Key legal considerations

Several critical legal elements must be carefully addressed in your Shareholder Release Agreement. The scope of the release is paramount – you need to clearly define which claims are being released and any exceptions that might apply. Consideration provisions require careful structuring to ensure the agreement is legally enforceable, whether involving cash payments, asset transfers, or other valuable benefits. Representations and warranties from both parties help protect against future challenges to the agreement's validity. You must also address confidentiality obligations, non-compete restrictions, and return of company property. Special attention should be paid to any existing shareholder agreements, employment contracts, or corporate governance documents that might affect the release terms.

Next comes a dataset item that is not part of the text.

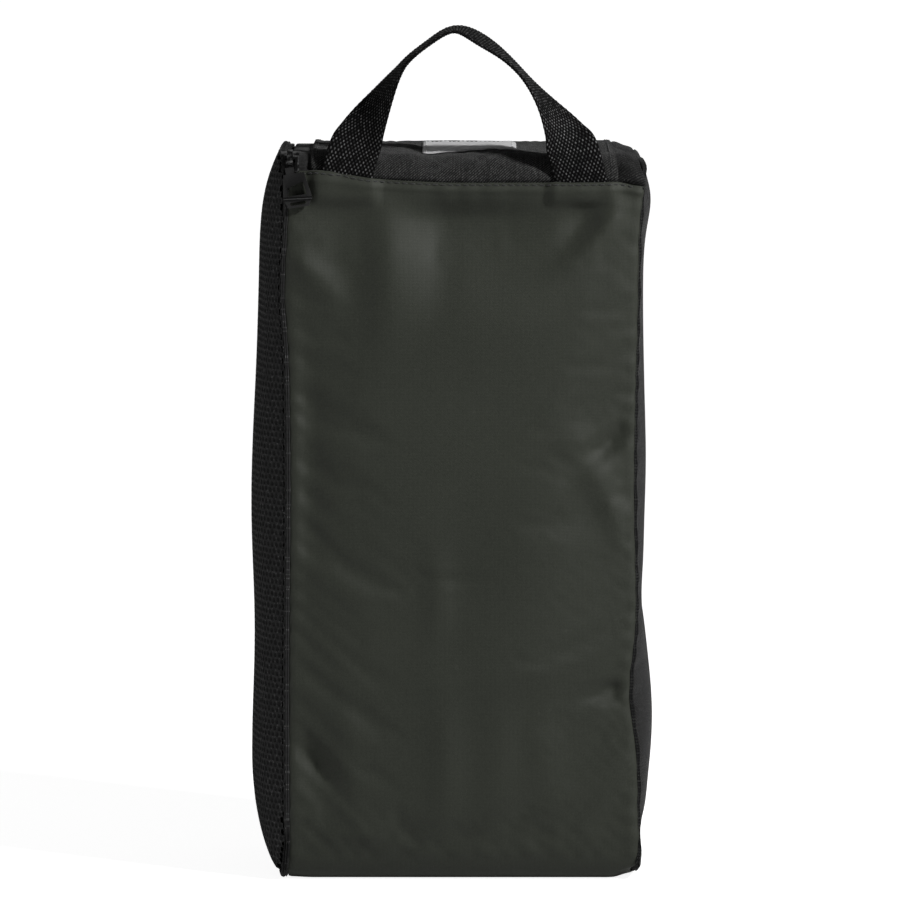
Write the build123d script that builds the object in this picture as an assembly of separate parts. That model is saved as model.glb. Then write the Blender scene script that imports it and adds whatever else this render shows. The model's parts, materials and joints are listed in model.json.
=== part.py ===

Legal requirements in United States

United States law imposes specific requirements that your Shareholder Release Agreement must satisfy to be enforceable. Federal securities laws, including the Securities Act of 1933 and Securities Exchange Act of 1934, may apply depending on whether your company's shares are publicly traded or considered securities under federal definitions. State corporate laws vary significantly but generally require compliance with your state's corporation statute and any applicable Blue Sky laws governing securities transactions. The agreement must align with your company's articles of incorporation, bylaws, and any existing shareholder agreements. Tax considerations under the Internal Revenue Code and state tax laws can significantly impact the structure of consideration payments and should be carefully planned. For public companies, additional compliance with Sarbanes-Oxley Act requirements and SEC disclosure rules may be necessary. The document must also satisfy fundamental contract law principles, including proper consideration, capacity of parties to enter the agreement, and clear, unambiguous terms that can be enforced by courts.